Das Interesse am Friseurhandwerk bestand schon zu Zeiten, als ich noch die Berufsfachschule für Metalltechnik besucht habe. Mir fehlte aber der Mut, diesem Traum nachzugehen. Sei es wegen der Klischees, dass es sich hauptsächlich um einen Frauenberuf handelt, sei es wegen der schlechten Bezahlung. Im Laufe der Zeit habe ich aber gemerkt, dass ich dieser Leidenschaft einfach folgen sollte, egal was andere dazu sagen oder welche finanziellen Einschränkungen es mit sich bringen könnte. Gesagt, getan. Und als Fatih mir eine Ausbildung in seinem Salon vorschlug, war nach kurzer Überlegung natürlich dabei.

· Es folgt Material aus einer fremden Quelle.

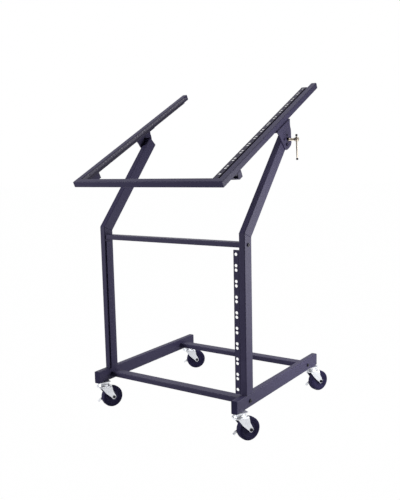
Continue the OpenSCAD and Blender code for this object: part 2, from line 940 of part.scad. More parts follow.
module rr_hub() {
    color(plug_black) placed() at_rear_right() hub();
}

module rr_axle() {
    color(zinc) placed() at_rear_right() axle();
}

module rr_brake_lever() {
    color(zinc) placed() at_rear_right() brake_lever();
}

left_runner();
right_runner();
runner_end_plugs();
front_base_crossbar();
rear_base_crossbar();
mid_crossbar();
crossbar_inserts();
crossbar_bolts();
left_upright();
right_upright();
upright_tip_plugs();
left_lower_strip();
right_lower_strip();
left_upper_rail();
right_upper_rail();
upper_front_bar();
rail_end_plugs();
left_upper_strip();
right_upper_strip();
left_gusset();
right_gusset();
left_stop_bracket();
right_stop_bracket();
pivot_bolts();
pivot_nuts();
clamp_nuts();
left_clamp_screw();
right_clamp_screw();
left_handle_bar();
right_handle_bar();
fl_top_plate();
fl_fork();
fl_tyre();
fl_hub();
fl_axle();
fl_brake_lever();
fr_top_plate();
fr_fork();
fr_tyre();
fr_hub();
fr_axle();
fr_brake_lever();
rl_top_plate();
rl_fork();
rl_tyre();
rl_hub();
rl_axle();
rl_brake_lever();
rr_top_plate();
rr_fork();
rr_tyre();
rr_hub();
rr_axle();
rr_brake_lever();
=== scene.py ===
import bpy
import bmesh
import random
from math import radians, pi, sin, cos, tan, sqrt
from mathutils import Matrix, Vector


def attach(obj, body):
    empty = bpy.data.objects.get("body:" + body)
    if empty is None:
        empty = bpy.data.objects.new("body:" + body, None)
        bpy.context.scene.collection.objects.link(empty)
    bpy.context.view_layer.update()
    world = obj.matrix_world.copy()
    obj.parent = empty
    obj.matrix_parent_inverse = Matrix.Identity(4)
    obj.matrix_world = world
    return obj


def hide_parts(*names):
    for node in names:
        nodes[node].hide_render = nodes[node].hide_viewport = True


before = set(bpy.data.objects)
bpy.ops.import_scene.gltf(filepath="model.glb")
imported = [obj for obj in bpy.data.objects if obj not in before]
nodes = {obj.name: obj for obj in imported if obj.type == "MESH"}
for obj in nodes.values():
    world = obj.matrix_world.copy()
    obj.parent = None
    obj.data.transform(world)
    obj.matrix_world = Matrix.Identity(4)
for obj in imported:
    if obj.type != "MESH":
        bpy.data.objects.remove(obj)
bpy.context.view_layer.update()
mm = 0.001
print("frame loaded:", len(nodes), "nodes")

# Camera solved from the photograph: place and clip in metres, angles in degrees, lens and film in mm
cameraView = {
    "place": (1.15554, -1.73126, 0.77793),
    "yaw": 34.194,
    "down": 7.561,
    "roll": -1.286,
    "lens": 47.113,
    "film": 36,
    "clip": (0.05, 60),
}

cameraData = bpy.data.cameras.new("camera")
camera = bpy.data.objects.new("camera", cameraData)
bpy.context.scene.collection.objects.link(camera)
cameraData.lens = cameraView["lens"]
cameraData.sensor_width = cameraView["film"]
cameraData.clip_start, cameraData.clip_end = cameraView["clip"]
camera.matrix_world = (
    Matrix.Translation(cameraView["place"])
    @ Matrix.Rotation(radians(cameraView["yaw"]), 4, "Z")
    @ Matrix.Rotation(radians(90 - cameraView["down"]), 4, "X")
    @ Matrix.Rotation(radians(cameraView["roll"]), 4, "Z")
)
bpy.context.scene.camera = camera
bpy.context.scene.view_settings.view_transform = "Standard"
print("camera placed")


def linearColour(hexText):
    channels = [int(hexText[i : i + 2], 16) / 255 for i in (1, 3, 5)]
    return tuple(c / 12.92 if c <= 0.04045 else ((c + 0.055) / 1.055) ** 2.4 for c in channels) + (1.0,)


# Adds one node, sets its properties, its sockets and its incoming links
def addNode(tree, kind, settings=None, values=None, links=None):
    made = tree.nodes.new("ShaderNode" + kind)
    for name, value in (settings or {}).items():
        setattr(made, name, value)
    for name, value in (values or {}).items():
        made.inputs[name].default_value = value
    for name, source in (links or {}).items():
        tree.links.new(source, made.inputs[name])
    return made


def newMaterial(name):
    material = bpy.data.materials.new(name)
    material.use_nodes = True
    tree = material.node_tree
    tree.nodes.clear()
    return material, tree


# Pattern scale from the real size of one grain, cloud or crystal in millimetres
def perMetre(size):
    return 1 / (size * mm)


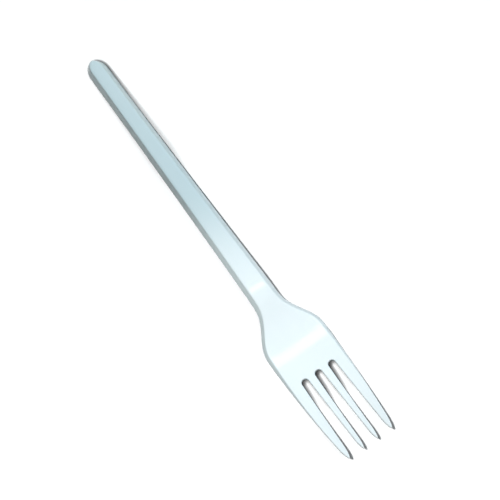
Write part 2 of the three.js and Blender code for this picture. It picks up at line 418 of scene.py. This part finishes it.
def half_faces():
    """The +Y half of the fork as faces of four points."""
    stations, first_at_slots = all_stations()
    faces = []
    for tine in (0, 1):
        loops = [tine_loop(tine, s, i >= first_at_slots) for i, s in enumerate(stations)]
        for first, second in zip(loops, loops[1:]):
            for strip, row in first.items():
                next_row = second[strip]
                if not row or not next_row:
                    continue
                for j in range(len(row) - 1):
                    faces.append((row[j], next_row[j], next_row[j + 1], row[j + 1]))
    return faces


def fork_mesh():
    """Both halves as one closed mesh, with the points they share merged."""
    weld_distance = 0.0005 * MM
    sharp_angle = math.radians(40)
    mesh = bpy.data.meshes.new("plastic_fork")
    shape = bmesh.new()
    for face in half_faces():
        for mirror in (1, -1):
            points = [Vector((p.x, p.y * mirror, p.z)) for p in face[::mirror]]
            shape.faces.new([shape.verts.new(p) for p in points])
    bmesh.ops.remove_doubles(shape, verts=shape.verts, dist=weld_distance)
    bmesh.ops.dissolve_degenerate(shape, edges=shape.edges, dist=weld_distance)
    bmesh.ops.recalc_face_normals(shape, faces=shape.faces)
    shape.to_mesh(mesh)
    shape.free()
    mesh.shade_smooth()
    mesh.set_sharp_from_angle(angle=sharp_angle)
    return mesh


def new_material(name):
    material = bpy.data.materials.new(name)
    material.use_nodes = True
    nodes = material.node_tree.nodes
    nodes.clear()
    return material, nodes, material.node_tree.links


def add_noise(nodes, links, place, scale, detail):
    noise = nodes.new("ShaderNodeTexNoise")
    noise.inputs["Scale"].default_value = scale
    noise.inputs["Detail"].default_value = detail
    links.new(place, noise.inputs["Vector"])
    return noise.outputs["Fac"]


def map_range(nodes, links, value, source, target):
    """Maps a value from one range, given as (low, high), to another, and holds it inside that."""
    spread = nodes.new("ShaderNodeMapRange")
    for name, end in zip(("From Min", "From Max", "To Min", "To Max"), (*source, *target)):
        spread.inputs[name].default_value = end
    links.new(value, spread.inputs["Value"])
    return spread.outputs["Result"]


def calculate(nodes, links, operation, *values):
    """A maths node. Each of its values is a number or the socket it comes from."""
    step = nodes.new("ShaderNodeMath")
    step.operation = operation
    for socket, value in zip(step.inputs, values):
        if isinstance(value, (int, float)):
            socket.default_value = value
        else:
            links.new(value, socket)
    return step.outputs["Value"]


def white_plastic():
    """Glossy polystyrene: faint flow marks along the part, a fine orange peel and a soft glow."""
    flow_stretch = (0.25, 1, 1)
    flow_scale = 220
    flow_detail = 4
    flow_tints = ((0.870, 0.925, 0.935, 1), (0.905, 0.950, 0.955, 1))
    flow_roughness = (0.08, 0.12)
    middle_of_a_noise = (0.3, 0.7)
    peel_scale = 900
    peel_detail = 2
    peel_strength = 0.12
    peel_height = 0.02 * MM
    glow_share = 0.15
    glow_depth = 0.6 * MM
    refraction = 1.5

    material, nodes, links = new_material("white_plastic")
    place = nodes.new("ShaderNodeTexCoord")
    stretch = nodes.new("ShaderNodeMapping")
    stretch.inputs["Scale"].default_value = flow_stretch
    links.new(place.outputs["Object"], stretch.inputs["Vector"])
    flow = add_noise(nodes, links, stretch.outputs["Vector"], flow_scale, flow_detail)
    peel = add_noise(nodes, links, place.outputs["Object"], peel_scale, peel_detail)

    tint = nodes.new("ShaderNodeMix")
    tint.data_type = "RGBA"
    for name, colour in zip(("A", "B"), flow_tints):
        tint.inputs[name].default_value = colour
    links.new(flow, tint.inputs["Factor"])
    roughness = map_range(nodes, links, flow, middle_of_a_noise, flow_roughness)

    bump = nodes.new("ShaderNodeBump")
    bump.inputs["Strength"].default_value = peel_strength
    bump.inputs["Distance"].default_value = peel_height
    links.new(peel, bump.inputs["Height"])

    plastic = nodes.new("ShaderNodeBsdfPrincipled")
    plastic.inputs["IOR"].default_value = refraction
    plastic.inputs["Subsurface Weight"].default_value = glow_share
    plastic.inputs["Subsurface Radius"].default_value = (1.0, 1.0, 1.0)
    plastic.inputs["Subsurface Scale"].default_value = glow_depth
    links.new(tint.outputs["Result"], plastic.inputs["Base Color"])
    links.new(roughness, plastic.inputs["Roughness"])
    links.new(bump.outputs["Normal"], plastic.inputs["Normal"])

    output = nodes.new("ShaderNodeOutputMaterial")
    links.new(plastic.outputs["BSDF"], output.inputs["Surface"])
    return material


def split_by_ray(nodes, links, for_light, for_eye, output_kind):
    """One shader for the rays that light the fork, another for those that show the background.

    What shows is seen directly, mirrored or through something clear.
    """
    path = nodes.new("ShaderNodeLightPath")
    seen = path.outputs["Is Camera Ray"]
    for name in ("Is Glossy Ray", "Is Transmission Ray"):
        seen = calculate(nodes, links, "MAXIMUM", seen, path.outputs[name])
    either = nodes.new("ShaderNodeMixShader")
    links.new(seen, either.inputs["Fac"])
    links.new(for_light, either.inputs[1])
    links.new(for_eye, either.inputs[2])
    output = nodes.new(output_kind)
    links.new(either.outputs["Shader"], output.inputs["Surface"])


def contact_reach(nodes, links):
    """How far the contact shadow on the table reaches, in metres, by the place beside the fork.

    It follows the handle where that begins to rise, is short at the shoulders and longer round
    the roots of the slots, but not outside the tines.
    """
    reach_by_share_of_length = (
        (0.0, 0.8),
        (0.25, 3.6),
        (0.42, 3.6),
        (0.50, 2.4),
        (0.55, 0.8),
        (0.78, 0.8),
        (0.82, 1.7),
    )
    fade_width = 2
    share_kept_beside_the_head = 0.35
    half_length = FORK_LENGTH / 2 * MM
    beside_the_head = ((HEAD_HALF_WIDTH - fade_width) * MM, HEAD_HALF_WIDTH * MM)

    place = nodes.new("ShaderNodeTexCoord")
    parts = nodes.new("ShaderNodeSeparateXYZ")
    links.new(place.outputs["Object"], parts.inputs["Vector"])
    share = map_range(nodes, links, parts.outputs["X"], (-half_length, half_length), (0, 1))
    ramp = nodes.new("ShaderNodeValToRGB")
    stops = ramp.color_ramp.elements
    while len(stops) < len(reach_by_share_of_length):
        stops.new(1)
    for stop, (position, reach) in zip(stops, reach_by_share_of_length):
        stop.position = position
        stop.color = (reach, reach, reach, 1)
    links.new(share, ramp.inputs["Fac"])

    sideways = calculate(nodes, links, "ABSOLUTE", parts.outputs["Y"])
    unit = map_range(nodes, links, sideways, beside_the_head, (MM, share_kept_beside_the_head * MM))
    return calculate(nodes, links, "MULTIPLY", ramp.outputs["Color"], unit)


def table_top():
    """A table that the lamps make white to the eye. It throws little light back on the fork.

    Close to the fork, on the side away from the light, it darkens to a thin contact shadow.
    """
    towards_the_light = (-0.55, -0.74, 0.39)
    shadow_samples = 16
    shadow_depth = 5
    white_under_the_lamps = 0.22
    light_thrown_back = (0.004, 0.010, 0.006, 1)

    material, nodes, links = new_material("table_top")
    side = nodes.new("ShaderNodeCombineXYZ")
    for socket, part in zip(side.inputs, towards_the_light):
        socket.default_value = part
    contact = nodes.new("ShaderNodeAmbientOcclusion")
    contact.samples = shadow_samples
    links.new(contact_reach(nodes, links), contact.inputs["Distance"])
    links.new(side.outputs["Vector"], contact.inputs["Normal"])
    deepened = calculate(nodes, links, "POWER", contact.outputs["AO"], shadow_depth)
    tone = calculate(nodes, links, "MULTIPLY", deepened, white_under_the_lamps)

    white = nodes.new("ShaderNodeBsdfDiffuse")
    links.new(tone, white.inputs["Color"])
    dark = nodes.new("ShaderNodeBsdfDiffuse")
    dark.inputs["Color"].default_value = light_thrown_back
    split_by_ray(nodes, links, dark.outputs["BSDF"], white.outputs["BSDF"], "ShaderNodeOutputMaterial")
    return material


def make_world():
    """White to the eye. For the light it is a cool sky, brightest overhead towards +Y."""
    sky_colour = (1.60, 2.05, 2.21, 1)
    brightest = (0, 0.309, 0.951)
    narrowness = 4

    world = bpy.data.worlds.new("studio")
    bpy.context.scene.world = world
    world.use_nodes = True
    nodes = world.node_tree.nodes
    links = world.node_tree.links
    nodes.clear()

    direction = nodes.new("ShaderNodeTexCoord")
    facing = nodes.new("ShaderNodeVectorMath")
    facing.operation = "DOT_PRODUCT"
    facing.inputs[1].default_value = brightest
    links.new(direction.outputs["Generated"], facing.inputs[0])
    lit_side = calculate(nodes, links, "MAXIMUM", facing.outputs["Value"], 0)
    brightness = calculate(nodes, links, "POWER", lit_side, narrowness)

    sky = nodes.new("ShaderNodeBackground")
    sky.inputs["Color"].default_value = sky_colour
    links.new(brightness, sky.inputs["Strength"])
    white = nodes.new("ShaderNodeBackground")
    white.inputs["Color"].default_value = (1, 1, 1, 1)
    split_by_ray(
        nodes, links, sky.outputs["Background"], white.outputs["Background"], "ShaderNodeOutputWorld"
    )


def matrix_at(place, right, up, back):
    """The matrix of something at a place in millimetres, turned to these three directions."""
    turn = Matrix((right, up, back)).transposed()
    return Matrix.Translation(place * MM) @ turn.to_4x4()


def aim(place, target):
    """The matrix of a lamp that shines from a place to a target, with its top towards the tips."""
    back = (place - target).normalized()
    right = Vector((1, 0, 0)).cross(back).normalized()
    return matrix_at(place, right, back.cross(right), back)


def add_lamp(name, kind, matrix, strength, colour):
    data = bpy.data.lights.new(name, kind)
    data.energy = strength
    data.color = colour
    lamp = bpy.data.objects.new(name, data)
    lamp.matrix_world = matrix
    lamp.visible_camera = False
    bpy.context.scene.collection.objects.link(lamp)
    return lamp


def add_panel(name, place, target, size, radiance, colour):
    """A rectangular softbox. Its power follows from its radiance and its area."""
    width, height = (length * MM for length in size)
    power = radiance * math.pi * width * height
    lamp = add_lamp(name, "AREA", aim(Vector(place), Vector(target)), power, colour)
    lamp.data.shape = "RECTANGLE"
    lamp.data.size = width
    lamp.data.size_y = height


def add_spot(name, place, target, cone, blend, strength, colour):
    """A small round spotlight that the plastic doesn't mirror. Its cone is in degrees."""
    radius = 12
    lamp = add_lamp(name, "SPOT", aim(Vector(place), Vector(target)), strength, colour)
    lamp.data.spot_size = math.radians(cone)
    lamp.data.spot_blend = blend
    lamp.data.shadow_soft_size = radius * MM
    lamp.visible_glossy = False


def add_table_sun(floor, shadow_fall, width, strength):
    """A sun that lights the table alone. Its shadows fall along a direction, its width is in degrees."""
    sun = add_lamp("table_sun", "SUN", aim(-shadow_fall, Vector((0, 0, 0))), strength, (1, 1, 1))
    sun.data.angle = math.radians(width)
    lit = bpy.data.collections.new("lit_by_table_sun")
    lit.objects.link(floor)
    sun.light_linking.receiver_collection = lit


def make_lights(floor):
    """A warm spot on the head, a fill for each side by the neck, a strip that the bends mirror,
    and a sun for the table alone. Places and sizes are in millimetres.
    """
    add_spot(
        "key",
        place=(150, 75, 400),
        target=(63, 0, 2),
        cone=21.8,
        blend=0.6,
        strength=2.45,
        colour=(1.0, 0.80, 0.75),
    )
    add_spot(
        "fill",
        place=(28, -400, 110),
        target=(28, 0, 2),
        cone=14,
        blend=0.8,
        strength=1.55,
        colour=(0.84, 0.98, 1.0),
    )
    add_spot(
        "blue_fill",
        place=(20, 350, 100),
        target=(20, 0, 2),
        cone=26,
        blend=0.8,
        strength=0.28,
        colour=(0.10, 0.55, 1.0),
    )
    add_panel(
        "strip",
        place=(126, 0, 900),
        target=(32, 0, 5),
        size=(420, 130),
        radiance=3.6,
        colour=(1, 1, 1),
    )
    add_table_sun(floor, shadow_fall=Vector((0.02, 0.15, -1)), width=4, strength=13.0)


def make_floor():
    half_size = 3000 * MM
    sunk = 0.02 * MM
    corners = ((-1, -1), (1, -1), (1, 1), (-1, 1))
    mesh = bpy.data.meshes.new("table")
    mesh.from_pydata([(x * half_size, y * half_size, -sunk) for x, y in corners], [], [(0, 1, 2, 3)])
    mesh.materials.append(table_top())
    floor = bpy.data.objects.new("table", mesh)
    bpy.context.scene.collection.objects.link(floor)
    return floor


def make_camera():
    """Looks down on the fork, tilted towards the tips, with the fork running down to the right."""
    back = Vector((math.sin(TILT_TO_TIPS), math.sin(TILT_TO_SIDE), 0))
    back.z = math.sqrt(1 - back.length_squared)
    along = (Vector((1, 0, 0)) - back * back.x).normalized()
    across = back.cross(along)
    cosine = math.cos(FORK_ANGLE_IN_IMAGE)
    sine = math.sin(FORK_ANGLE_IN_IMAGE)
    right = along * cosine + across * sine
    up = across * cosine - along * sine

    data = bpy.data.cameras.new("camera")
    data.sensor_width = SENSOR_WIDTH
    data.lens = FOCAL_PIXELS / IMAGE_PIXELS * SENSOR_WIDTH
    data.clip_start = 10 * MM
    camera = bpy.data.objects.new("camera", data)
    camera.matrix_world = matrix_at(CAMERA_AIM + back * CAMERA_DISTANCE, right, up, back)
    bpy.context.scene.collection.objects.link(camera)
    bpy.context.scene.camera = camera


def make_fork():
    mesh = fork_mesh()
    mesh.materials.append(white_plastic())
    fork = bpy.data.objects.new("plastic_fork", mesh)
    bpy.context.scene.collection.objects.link(fork)
    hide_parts("fork")
    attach(fork, "root")


bpy.context.scene.view_settings.view_transform = "Standard"
make_fork()
make_camera()
make_world()
make_lights(make_floor())
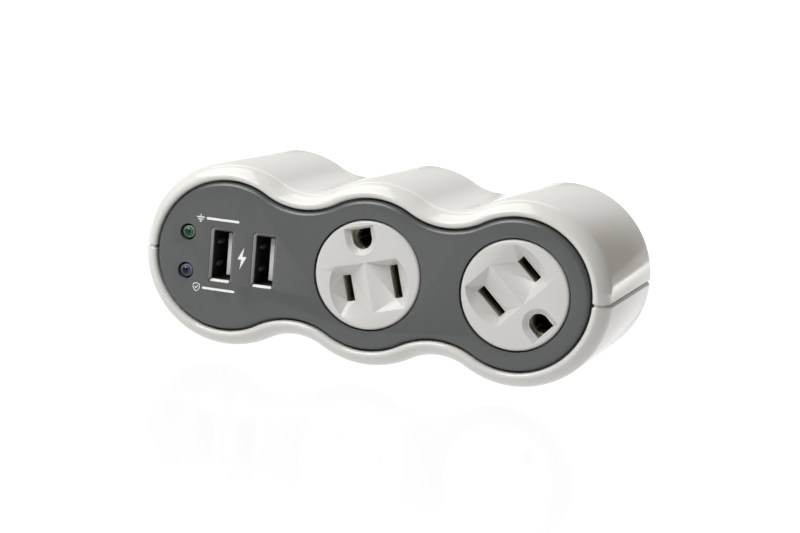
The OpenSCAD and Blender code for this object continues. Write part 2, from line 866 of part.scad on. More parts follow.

4. Er hat Dir eine Ausbildung vorgeschlagen?
Jein! Fatih und ich, wir kennen uns schon seit fast 15 Jahren. Das heißt, er wusste über mein Interesse am Handwerk Bescheid. Das ist auch so eine Sache. Gerade weil ich den beruflichen Werdegang von Fatih mitverfolgt und begleitet habe, wurde mir bewusst, wie sehr meine Leidenschaft für den Friseurberuf brennt. Ich habe schon viel in meinem Leben ausprobiert – von Einzelhandel im Modebereich, Metallfachwerk, Techniker in der Automobilbranche, Consulting Apotheke – jetzt aber bin ich angekommen und mache genau das, was ich immer machen wollte. Als Friseur ist man ja nicht nur Handwerker, sondern auch Berater, Zuhörer und Designer.
5. Das hört sich in diesem Fall nach einer Win-win Situation für beide Seiten an. Was denkst Du, Fatih, könnte dieses Ausbildungsmodell die Lehrlingskrise in der Branche vielleicht abfedern?
Kommuniziert man dieses gut, könnte es sehr wohl bei der Bewältigung der Krise helfen. Dabei sollte man sich aber nicht nur auf Quereinsteiger konzentrieren, sondern natürlich auch die jungen Schulabgänger mit ins Boot holen. Diese können von der Einstellung und Lebenserfahrung des reiferen Azubis lernen. Andersrum steckt die Energie der jungen Lehrlinge ältere Quereinsteiger an. Es ist tatsächlich ein Gewinn für alle Beteiligten.